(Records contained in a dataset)
# # # # # # #

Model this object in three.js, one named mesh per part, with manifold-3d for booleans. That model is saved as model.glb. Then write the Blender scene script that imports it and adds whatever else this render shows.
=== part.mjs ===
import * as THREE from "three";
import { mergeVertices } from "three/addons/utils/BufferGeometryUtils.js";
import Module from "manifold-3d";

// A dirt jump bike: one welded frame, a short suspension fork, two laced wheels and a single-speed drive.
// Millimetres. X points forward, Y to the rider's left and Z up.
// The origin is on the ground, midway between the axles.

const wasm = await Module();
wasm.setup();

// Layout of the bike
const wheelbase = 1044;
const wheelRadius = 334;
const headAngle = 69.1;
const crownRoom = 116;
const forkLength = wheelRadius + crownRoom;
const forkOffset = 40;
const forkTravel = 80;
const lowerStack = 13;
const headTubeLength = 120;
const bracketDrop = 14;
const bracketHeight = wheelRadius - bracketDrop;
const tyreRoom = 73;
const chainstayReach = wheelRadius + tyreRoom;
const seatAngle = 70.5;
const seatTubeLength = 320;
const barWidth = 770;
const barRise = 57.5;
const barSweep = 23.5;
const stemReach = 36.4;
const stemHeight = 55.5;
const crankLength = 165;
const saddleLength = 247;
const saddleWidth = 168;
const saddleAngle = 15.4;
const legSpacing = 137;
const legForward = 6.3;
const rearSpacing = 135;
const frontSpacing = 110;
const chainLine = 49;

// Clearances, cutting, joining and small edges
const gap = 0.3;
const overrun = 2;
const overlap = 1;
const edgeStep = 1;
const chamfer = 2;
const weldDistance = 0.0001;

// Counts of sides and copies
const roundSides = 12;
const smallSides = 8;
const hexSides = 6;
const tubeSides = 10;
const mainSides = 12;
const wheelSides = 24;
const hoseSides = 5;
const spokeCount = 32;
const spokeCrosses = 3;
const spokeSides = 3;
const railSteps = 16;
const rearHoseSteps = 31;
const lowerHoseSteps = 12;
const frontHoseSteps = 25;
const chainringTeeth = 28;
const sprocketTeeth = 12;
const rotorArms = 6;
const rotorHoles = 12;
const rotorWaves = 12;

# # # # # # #

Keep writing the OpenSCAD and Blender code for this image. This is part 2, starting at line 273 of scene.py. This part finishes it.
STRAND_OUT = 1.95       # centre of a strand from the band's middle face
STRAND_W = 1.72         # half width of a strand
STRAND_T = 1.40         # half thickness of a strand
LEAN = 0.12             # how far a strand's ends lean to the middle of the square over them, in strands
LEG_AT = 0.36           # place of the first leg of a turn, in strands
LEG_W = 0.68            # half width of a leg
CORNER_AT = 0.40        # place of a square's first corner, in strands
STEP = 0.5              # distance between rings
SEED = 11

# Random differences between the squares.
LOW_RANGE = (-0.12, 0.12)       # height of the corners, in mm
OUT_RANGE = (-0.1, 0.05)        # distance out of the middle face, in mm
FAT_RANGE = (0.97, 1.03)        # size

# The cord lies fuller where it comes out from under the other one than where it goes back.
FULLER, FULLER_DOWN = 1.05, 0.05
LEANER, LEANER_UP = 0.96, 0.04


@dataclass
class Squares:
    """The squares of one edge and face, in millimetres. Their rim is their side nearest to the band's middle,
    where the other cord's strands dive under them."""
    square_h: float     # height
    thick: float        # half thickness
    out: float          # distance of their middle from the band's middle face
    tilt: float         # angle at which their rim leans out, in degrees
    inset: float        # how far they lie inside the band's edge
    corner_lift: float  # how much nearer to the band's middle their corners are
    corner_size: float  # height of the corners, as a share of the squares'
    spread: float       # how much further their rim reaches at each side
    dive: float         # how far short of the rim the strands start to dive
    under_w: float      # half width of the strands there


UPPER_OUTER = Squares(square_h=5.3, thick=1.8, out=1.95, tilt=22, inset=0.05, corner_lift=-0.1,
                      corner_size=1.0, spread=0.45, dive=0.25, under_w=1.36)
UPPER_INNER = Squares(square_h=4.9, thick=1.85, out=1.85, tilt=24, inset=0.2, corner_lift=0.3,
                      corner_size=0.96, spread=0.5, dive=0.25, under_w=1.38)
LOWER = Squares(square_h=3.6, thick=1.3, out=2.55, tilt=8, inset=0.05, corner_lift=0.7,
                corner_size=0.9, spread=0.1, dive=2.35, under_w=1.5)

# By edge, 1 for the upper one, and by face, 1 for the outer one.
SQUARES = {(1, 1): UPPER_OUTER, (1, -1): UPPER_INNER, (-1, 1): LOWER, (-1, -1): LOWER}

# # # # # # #

### WHAT THIS TASK INVOLVES
Within the material above, transcribe exactly the lines that run from the line holding "Keep writing the" through the line holding "FAT_RANGE = (0.97, 1.03)".

### THE RESULT
Keep writing the OpenSCAD and Blender code for this image. This is part 2, starting at line 273 of scene.py. This part finishes it.
STRAND_OUT = 1.95       # centre of a strand from the band's middle face
STRAND_W = 1.72         # half width of a strand
STRAND_T = 1.40         # half thickness of a strand
LEAN = 0.12             # how far a strand's ends lean to the middle of the square over them, in strands
LEG_AT = 0.36           # place of the first leg of a turn, in strands
LEG_W = 0.68            # half width of a leg
CORNER_AT = 0.40        # place of a square's first corner, in strands
STEP = 0.5              # distance between rings
SEED = 11

# Random differences between the squares.
LOW_RANGE = (-0.12, 0.12)       # height of the corners, in mm
OUT_RANGE = (-0.1, 0.05)        # distance out of the middle face, in mm
FAT_RANGE = (0.97, 1.03)        # size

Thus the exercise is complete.